This Week’s Creature Feature: A Well-Known Little Loud Mouth

     Chickadees are a group of small but vocal birds that have learned to adapt to living around humans. They are highly intelligent and have a considerable vocabulary — among themselves. Even other animals rely on them for danger alerts as their raspy alarm can be heard for a considerable distance.

    However, they also can be quick to complain. They follow me around the woods, telling all the other animals where I am. Around my yard they complain when the feeder levels are low.

    All chickadees feed mostly on insects in the summer and seeds in the winter. They nest in hollowed areas in trees and love using animal hair to line the nest.

    They mate for life and usually have one brood a year. Thus they are very attentive to their offspring.

    You’ll see them year-round, for they do not migrate but will cluster in a foraging group consisting of pairs of adults and the associated offspring.

    Two species live in our area: the Carolina chickadee and the black-capped chickadee. The two look alike except that the black-capped has more white on the wings and a shorter tail. The call of the black-capped is less complex than the Carolina’s. The Carolina chickadee lives in lower coastal areas from Delaware to Florida and west to Texas. The black-capped chickadee lives in the mountainous area of western Maryland up to Canada. I have found them very common in Maine.
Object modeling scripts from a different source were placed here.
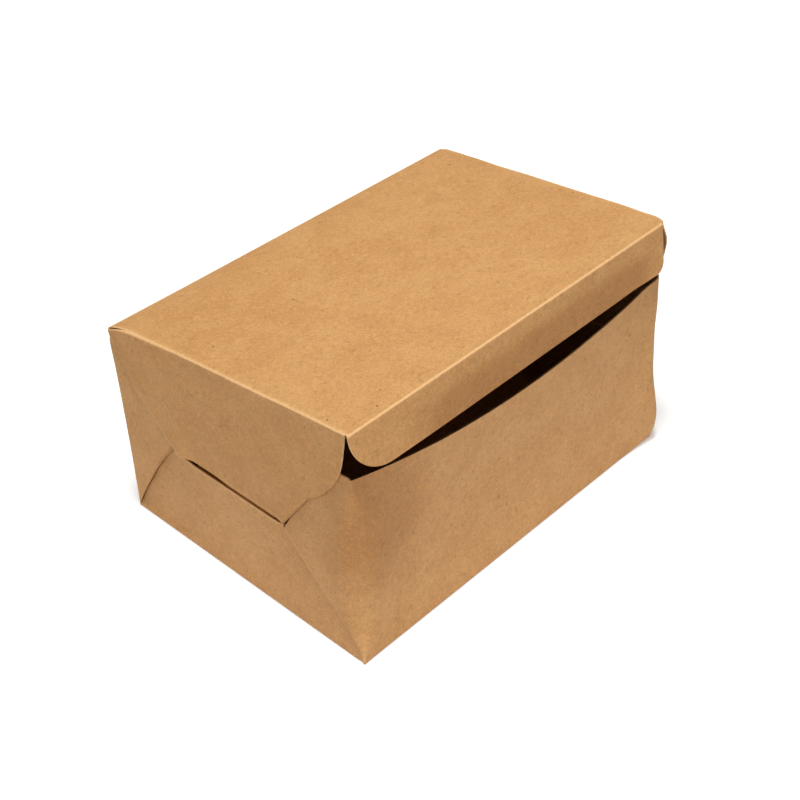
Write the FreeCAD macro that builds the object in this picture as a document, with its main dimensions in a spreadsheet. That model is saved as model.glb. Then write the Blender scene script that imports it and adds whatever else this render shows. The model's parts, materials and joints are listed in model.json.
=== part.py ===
import FreeCAD, Part
import math
import os
import Sketcher

# Folding cake box of thin kraft card: a tray, a lid that turns on the back wall's top edge, and a
# front flap that turns on the lid's front edge.
# X runs along the box, -Y is the front and +Z is up. The origin is the centre of the underside.

doc = FreeCAD.newDocument("cake_box")
sheet = doc.addObject("Spreadsheet::Sheet", "Sizes")


# The driving sizes, in millimetres and degrees.
sizes = {
    "length": "150",  # outside length of the tray
    "width": "105.5",  # outside width of the tray, front to back
    "back_height": "76.2",  # height of the back wall
    "front_height": "75",  # height of the front wall at its corners
    "rim_sag": "10",  # drop of the front wall's curved rim at its middle
    "rim_lean": "4",  # how much lower the rim's right end is than its left end
    "end_height": "37",  # height of the two low end walls
    "card": "0.5",  # thickness of the card
    "slip": "0.3",  # clearance between card layers that slide past each other
    "foot_round": "1",  # radius of the upright front corners at the floor
    "corner_round": "8.5",  # radius of the upright front corners at mid height
    "rim_round": "2.5",  # radius of the upright front corners at the rim
    "back_round": "0.8",  # radius of the upright back corners
    "soft_from": "14",  # height where the front corners reach their full radius
    "soft_to": "48",  # height where they begin to tighten again
    "web_reach": "31",  # reach of the front corner web along the end
    "web_top": "11",  # width of the front corner web at the rim
    "gusset_reach": "24",  # reach of the back corner gusset along the end
    "gusset_top": "16",  # width of the back corner gusset at the top
    "gusset_lap": "2",  # height of the gusset's corner above the end wall
    "lid_slack": "0.5",  # how much deeper the lid panel is than the tray
    "lid_tilt": "7.8",  # angle at which the lid stands open, in degrees
    "hinge_gap": "0.2",  # gap between the back wall's top and the lid
    "cheek_round": "33",  # radius of the curved front edge of a side flap
    "cheek_drop": "31",  # depth below the lid at which that curve ends
    "tip_set": "37",  # distance from the lid's front fold to a side flap's front tip
    "heel_drop": "12",  # straight drop of a side flap's back edge
    "heel_set": "22.5",  # distance from hinge to a side flap's back shoulder
    "tuck_back": "24",  # distance from hinge to the back end of the tuck
    "tuck_front": "43",  # distance from the lid's front fold to the front end of the tuck
    "tongue_drop": "9",  # depth of the tongue below the end wall's top
    "tongue_round": "3",  # corner radius of the tongue
    "tip_round": "1.2",  # radius of a side flap's tips
    "flap_depth": "17",  # depth of the front flap
    "flap_left_round": "14.5",  # radius of the front flap's left corner
    "flap_right_round": "2",  # radius of the front flap's right corner
    "flap_right_set": "3.7",  # how far the front flap's right edge stands in from the lid's edge
    "fold_round": "0.4",  # radius of the lid's folded side edges
}
for row, (name, number) in enumerate(sizes.items(), start=1):
    sheet.set(f"A{row}", number)
    sheet.setAlias(f"A{row}", name)
doc.recompute()


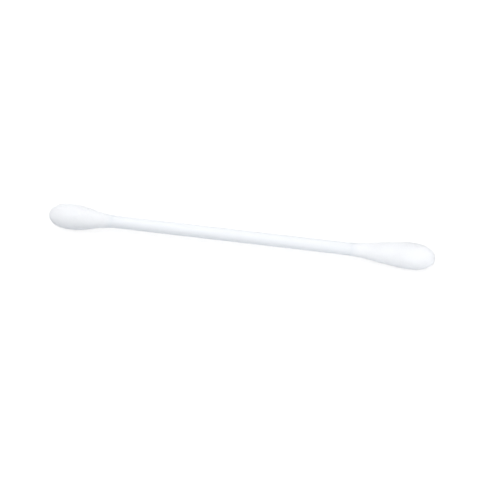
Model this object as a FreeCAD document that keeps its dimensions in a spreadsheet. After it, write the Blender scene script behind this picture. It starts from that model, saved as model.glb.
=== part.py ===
import FreeCAD, Part
import math
import os
import Sketcher

# A double-ended cotton swab lying on a flat surface, in millimetres.
# The stick runs along X with its middle at X = 0, and the surface it lies on is Z = 0.
# Each head is drawn in its own frame: the tip at the origin, the stick running away along +X.

# Driving dimensions: name, value, what it measures
SIZES = [
    ("swab_length", 73.0, "tip to tip"),
    ("stem_diameter", 2.4, "outside of the plastic stick"),
    ("stem_bore", 1.4, "inside of the plastic stick"),
    ("end_cover", 1.8, "cotton in front of the stick's cut end"),
    ("head_diameter", 4.85, "wound cotton at its widest"),
    ("left_head_length", 11.7, "the shorter head, tip of the cotton to the end of its tail"),
    ("right_head_length", 14.4, "the longer head, tip of the cotton to the end of its tail"),
    ("widest_from_tip", 4.6, "tip of the cotton to its widest point"),
    ("nose_radius", 1.85, "rounding of the cotton's tip"),
    ("shoulder_radius", 12.0, "rounding behind the widest point, where the flank begins"),
    ("hollow_radius", 2.5, "rounding where the flank runs out on the stick"),
    ("tail_cotton", 0.06, "thickness of the cotton where its tail ends"),
    ("rest_flat", 0.05, "how far the soft cotton is pressed flat where it lies"),
    ("grip_rings", 5, "rings pressed into each end of the stick"),
    ("grip_pitch", 1.4, "one ring to the next"),
    ("grip_width", 0.5, "width of a ring"),
    ("grip_depth", 0.12, "depth of a ring"),
    ("grip_from_end", 1.0, "the stick's cut end to the first ring"),
]

# Dimensions worked out from those above: name, formula, what it measures
WORKED_OUT = [
    ("stem_length", "=swab_length - 2 * end_cover", "the stick, cut end to cut end"),
    ("stem_radius", "=stem_diameter / 2", "outside of the stick"),
    ("bore_radius", "=stem_bore / 2", "inside of the stick"),
    ("ring_outer_x", "=stem_length / 2 - grip_from_end", "the first ring's end nearest the cut end"),
    ("ring_inner_x", "=ring_outer_x - grip_width", "the first ring's other end"),
    ("ring_floor", "=stem_radius - grip_depth", "the stick's radius inside a ring"),
    ("ring_clear", "=stem_radius + grip_depth", "reach of the ring's cutter, clear of the stick"),
    ("head_radius", "=head_diameter / 2", "the cotton at its widest"),
    ("tail_radius", "=stem_radius + tail_cotton", "the cotton at the end of its tail"),
    ("tip_radius", "=min(nose_radius; 0.95 * head_radius)", "the nose's rounding, if the head has room"),
    ("flank_drop", "=head_radius - tail_radius", "what the head loses in radius along its flank"),
    ("left_run", "=left_head_length - widest_from_tip", "the left head's flank, along the stick"),
    ("right_run", "=right_head_length - widest_from_tip", "the right head's flank, along the stick"),
    ("left_room", "=(left_run^2 + flank_drop^2) / (2 * flank_drop)", "both roundings, with no straight part"),
    ("right_room", "=(right_run^2 + flank_drop^2) / (2 * flank_drop)", "both roundings, with no straight part"),
    ("left_shoulder", "=min(shoulder_radius; 0.9 * left_room - hollow_radius)", "if the flank has room"),
    ("right_shoulder", "=min(shoulder_radius; 0.9 * right_room - hollow_radius)", "if the flank has room"),
    ("axis_height", "=head_radius - rest_flat", "the stick's axis above the surface"),
]

document = FreeCAD.newDocument("cotton_swab")


# The sheet of dimensions
def make_sheet():
    sheet = document.addObject("Spreadsheet::Sheet", "sizes")
    rows = [(name, str(value), note) for name, value, note in SIZES] + WORKED_OUT
    for row, (name, content, note) in enumerate(rows, start=1):
        sheet.set("A%d" % row, name)
        sheet.set("B%d" % row, content)
        sheet.setAlias("B%d" % row, name)
        sheet.set("C%d" % row, note)
    document.recompute()
    return sheet


sheet = make_sheet()


def size(name):
    return float(sheet.get(name))


# Helpers for bodies and their sketches
def origin_feature(body, role):
    for feature in body.Origin.OriginFeatures:
        if feature.Role == role:
            return feature
    raise ValueError("the body has no origin feature " + role)


def new_sketch(body, role, name):
    sketch = body.newObject("Sketcher::SketchObject", name)
    sketch.AttachmentSupport = [(origin_feature(body, role), "")]
    sketch.MapMode = "FlatFace"
    return sketch


def constrain(sketch, *terms):
    return sketch.addConstraint(Sketcher.Constraint(*terms))


def drive(sketch, cell, *terms):
    """Adds a constraint that is named for a cell of the sheet and takes its value from it."""
    index = constrain(sketch, *terms, size(cell))
    sketch.renameConstraint(index, cell)
    sketch.setExpression("Constraints." + cell, "sizes." + cell)


def point(x, y):
    return FreeCAD.Vector(x, y, 0)


def circle(centre, radius):
    return Part.Circle(centre, FreeCAD.Vector(0, 0, 1), radius)


def arc(centre, start, end):
    """An arc of a circle about the centre, anticlockwise from one point to another."""
    angles = [math.atan2(place.y - centre.y, place.x - centre.x) for place in (start, end)]
    if angles[1] <= angles[0]:
        angles[1] += 2 * math.pi
    return Part.ArcOfCircle(circle(centre, centre.distanceToPoint(start)), *angles)


def rectangle(sketch, low, high):
    """Four sides from the low corner: 0 bottom, 1 right, 2 top, 3 left."""
    corners = [low, point(high.x, low.y), high, point(low.x, high.y)]
    for side in range(4):
        sketch.addGeometry(Part.LineSegment(corners[side], corners[(side + 1) % 4]), False)
    for side in range(4):
        constrain(sketch, "Coincident", side, 2, (side + 1) % 4, 1)
        constrain(sketch, "Vertical" if side % 2 else "Horizontal", side)


# The rod: the stick's outside, with grip rings pressed into both ends
def make_rod():
    body = document.addObject("PartDesign::Body", "rod")
    section = new_sketch(body, "YZ_Plane", "rod_section")
    section.addGeometry(circle(point(0, 0), size("stem_radius")), False)
    constrain(section, "Coincident", 0, 3, -1, 1)
    drive(section, "stem_diameter", "Diameter", 0)
    length = body.newObject("PartDesign::Pad", "rod_length")
    length.Profile = section
    length.SideType = "Symmetric"
    length.setExpression("Length", "sizes.stem_length")
    document.recompute()

    ring = new_sketch(body, "XZ_Plane", "grip_ring_section")
    low = point(size("ring_inner_x"), size("ring_floor"))
    high = point(size("ring_outer_x"), size("ring_clear"))
    rectangle(ring, low, high)
    drive(ring, "ring_inner_x", "DistanceX", -1, 1, 0, 1)
    drive(ring, "ring_outer_x", "DistanceX", -1, 1, 0, 2)
    drive(ring, "ring_floor", "DistanceY", -1, 1, 0, 1)
    drive(ring, "ring_clear", "DistanceY", -1, 1, 2, 1)
    groove = body.newObject("PartDesign::Groove", "grip_ring")
    groove.Profile = ring
    groove.ReferenceAxis = (ring, ["H_Axis"])
    groove.Angle = 360
    document.recompute()

    # The ring is repeated towards the middle, and the whole row mirrored to the other end
    rings = body.newObject("PartDesign::MultiTransform", "grip")
    rings.Originals = [groove]
    row = body.newObject("PartDesign::LinearPattern", "grip_row")
    row.Direction = (origin_feature(body, "X_Axis"), [""])
    row.Reversed = True
    row.Mode = "Spacing"
    row.setExpression("Offset", "sizes.grip_pitch")
    row.setExpression("Occurrences", "sizes.grip_rings")
    other_end = body.newObject("PartDesign::Mirrored", "grip_other_end")
    other_end.MirrorPlane = (origin_feature(body, "YZ_Plane"), [""])
    rings.Transformations = [row, other_end]
    body.Tip = rings
    body.setExpression(".Placement.Base.z", "sizes.axis_height")
    document.recompute()
    return body


# The stick itself: the rod, bored from end to end
def make_stem(rod):
    bore = document.addObject("Part::Cylinder", "bore")
    bore.setExpression("Radius", "sizes.bore_radius")
    bore.setExpression("Height", "sizes.stem_length")
    bore.Placement.Rotation = FreeCAD.Rotation(FreeCAD.Vector(0, 1, 0), 90)
    bore.setExpression(".Placement.Base.x", "-sizes.stem_length / 2")
    bore.setExpression(".Placement.Base.z", "sizes.axis_height")
    stem = document.addObject("Part::Cut", "stem")
    stem.Base = rod
    stem.Tool = bore
    return stem


# The outline of a head, from its tip to its tail, with the arcs' centres and joints
def head_outline(sketch, side):
    tip = point(0, 0)
    tail_end = point(size(side + "_head_length"), 0)
    tail = point(tail_end.x, size("tail_radius"))
    widest = point(size("widest_from_tip"), size("head_radius"))
    nose_centre = point(size("tip_radius"), 0)

    # The cheek arc touches the nose arc and is level at the widest point
    reach = widest.x**2 + widest.y**2 - 2 * widest.x * nose_centre.x
    cheek_radius = reach / (2 * (widest.y - nose_centre.x))
    cheek_centre = point(widest.x, widest.y - cheek_radius)
    nose_joint = nose_centre + (nose_centre - cheek_centre).normalize() * nose_centre.x

    # From there a shoulder arc, a straight flank and a hollow arc lead to the tail, level at both ends
    shoulder_radius = size(side + "_shoulder")
    hollow_radius = size("hollow_radius")
    shoulder_centre = point(widest.x, widest.y - shoulder_radius)
    hollow_centre = point(tail.x, tail.y + hollow_radius)
    between = hollow_centre - shoulder_centre
    slope = math.asin((shoulder_radius + hollow_radius) / between.Length) - math.atan2(between.y, between.x)
    outward = point(math.sin(slope), math.cos(slope))
    flank_start = shoulder_centre + outward * shoulder_radius
    flank_end = hollow_centre - outward * hollow_radius

    nose, cheek, shoulder, flank, hollow, end, axis = range(7)
    sketch.addGeometry(arc(nose_centre, nose_joint, tip), False)
    sketch.addGeometry(arc(cheek_centre, widest, nose_joint), False)
    sketch.addGeometry(arc(shoulder_centre, flank_start, widest), False)
    sketch.addGeometry(Part.LineSegment(flank_start, flank_end), False)
    sketch.addGeometry(arc(hollow_centre, flank_end, tail), False)
    sketch.addGeometry(Part.LineSegment(tail, tail_end), False)
    sketch.addGeometry(Part.LineSegment(tail_end, tip), False)

    constrain(sketch, "Coincident", nose, 2, -1, 1)
    constrain(sketch, "PointOnObject", nose, 3, -1)
    drive(sketch, "tip_radius", "Radius", nose)
    constrain(sketch, "Tangent", nose, 1, cheek, 2)
    constrain(sketch, "Tangent", cheek, 1, shoulder, 2)
    constrain(sketch, "Vertical", cheek, 3, cheek, 1)
    drive(sketch, "widest_from_tip", "DistanceX", -1, 1, cheek, 1)
    drive(sketch, "head_radius", "DistanceY", -1, 1, cheek, 1)
    drive(sketch, side + "_shoulder", "Radius", shoulder)
    constrain(sketch, "Tangent", shoulder, 1, flank, 1)
    constrain(sketch, "Tangent", flank, 2, hollow, 1)
    drive(sketch, "hollow_radius", "Radius", hollow)
    constrain(sketch, "Vertical", hollow, 3, hollow, 2)
    drive(sketch, side + "_head_length", "DistanceX", -1, 1, hollow, 2)
    drive(sketch, "tail_radius", "DistanceY", -1, 1, hollow, 2)
    constrain(sketch, "Coincident", end, 1, hollow, 2)
    constrain(sketch, "Vertical", end)
    constrain(sketch, "Coincident", axis, 1, end, 2)
    constrain(sketch, "Coincident", axis, 2, -1, 1)
    constrain(sketch, "Horizontal", axis)


# The wound cotton before the stick is taken out of it, with the flat spot that it lies on
def make_wound_form(side):
    body = document.addObject("PartDesign::Body", "wound_form_" + side)
    outline = new_sketch(body, "XZ_Plane", "head_outline_" + side)
    head_outline(outline, side)
    turned = body.newObject("PartDesign::Revolution", "wound_cotton_" + side)
    turned.Profile = outline
    turned.ReferenceAxis = (outline, ["H_Axis"])
    turned.Angle = 360
    document.recompute()

    # The surface presses away what would reach below it
    pressed = new_sketch(body, "XY_Plane", "pressed_area_" + side)
    pressed.setExpression(".AttachmentOffset.Base.z", "-sizes.axis_height")
    low = point(0, -size("head_radius"))
    high = point(size(side + "_head_length"), size("head_radius"))
    rectangle(pressed, low, high)
    constrain(pressed, "Symmetric", 3, 1, 0, 1, -1, 1)
    drive(pressed, side + "_head_length", "DistanceX", 0, 1, 0, 2)
    drive(pressed, "head_diameter", "DistanceY", 1, 1, 1, 2)
    flat = body.newObject("PartDesign::Pocket", "rest_flat_" + side)
    flat.Profile = pressed
    flat.Type = "ThroughAll"
    document.recompute()
    return body


# A head: the wound cotton, seated on the rod and gripping its rings
def make_head(side, turn, tip_formula, rod):
    form = make_wound_form(side)
    form.Placement.Rotation = FreeCAD.Rotation(FreeCAD.Vector(0, 0, 1), turn)
    form.setExpression(".Placement.Base.x", tip_formula)
    form.setExpression(".Placement.Base.z", "sizes.axis_height")
    head = document.addObject("Part::Cut", "cotton_head_" + side)
    head.Base = form
    head.Tool = rod
    return head


rod = make_rod()
nodes = [
    make_stem(rod),
    make_head("left", 0, "-sizes.swab_length / 2", rod),
    make_head("right", 180, "sizes.swab_length / 2", rod),
]
for node in nodes:
    node.Label = node.Name
document.recompute()


# Every object recomputed, and every node a whole, valid solid
def check():
    for item in document.Objects:
        if "Invalid" in item.State or "Error" in item.State:
            raise RuntimeError(item.Name + " did not recompute")
    for node in nodes:
        if node.Shape.isNull() or not node.Shape.isValid() or len(node.Shape.Solids) != 1:
            raise RuntimeError(node.Label + " is not one valid solid")


check()
os.makedirs("parts", exist_ok=True)
for node in nodes:
    node.Shape.exportStep("parts/" + node.Label + ".step")
    print(node.Label, "volume %.3f mm3" % node.Shape.Volume)
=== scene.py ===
"""A double-ended cotton swab: wound cotton heads on an extruded stick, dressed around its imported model.

Everything is in metres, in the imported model's own frame: the stick runs along X, +Z is up, and the
surface that the swab lies on is Z = 0.
"""

import logging
import math
from collections.abc import Sequence
from dataclasses import dataclass
from enum import Enum

import bpy
import numpy as np
from mathutils import Matrix, Vector


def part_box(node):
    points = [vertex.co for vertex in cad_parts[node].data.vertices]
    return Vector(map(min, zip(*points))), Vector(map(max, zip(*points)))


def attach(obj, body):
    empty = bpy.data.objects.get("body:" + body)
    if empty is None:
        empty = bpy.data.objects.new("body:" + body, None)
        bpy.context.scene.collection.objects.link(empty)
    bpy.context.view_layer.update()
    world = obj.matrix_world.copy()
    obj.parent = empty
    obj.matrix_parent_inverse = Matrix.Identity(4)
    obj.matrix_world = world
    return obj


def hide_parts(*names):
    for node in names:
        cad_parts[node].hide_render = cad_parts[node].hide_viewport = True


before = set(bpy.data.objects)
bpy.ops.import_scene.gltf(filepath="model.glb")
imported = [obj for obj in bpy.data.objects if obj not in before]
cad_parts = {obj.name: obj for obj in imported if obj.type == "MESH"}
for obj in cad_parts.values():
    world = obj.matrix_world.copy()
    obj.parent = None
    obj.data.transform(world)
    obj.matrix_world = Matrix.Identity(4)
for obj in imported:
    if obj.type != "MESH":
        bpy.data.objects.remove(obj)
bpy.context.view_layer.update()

MM = 0.001
BODY = "root"
WHITE = "FFFFFF"
LOG = logging.getLogger("swab")

# A noise texture's values lie about this one, so taking it away leaves as many hollows as rises
NOISE_MIDDLE = 0.5

# Red, green and blue light scatter equally deep inside the cotton and the plastic
EVEN_SCATTER = (1.0, 1.0, 1.0)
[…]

    The non-local mountain chickadee is the only one that has suffered a serious decline in its population. Since 1968 its population has declined by 51 percent, likely due to deforestation.

    These intelligent birds can live above 12,000 feet in western mountains because they have a remarkable spatial memory. They feed on insects all summer, while gathering and hiding seeds. In the winter, the little birds survive because they remember where some 10,000 seeds are hidden.

    Few other birds stay around for the harsh conditions of mountain winter.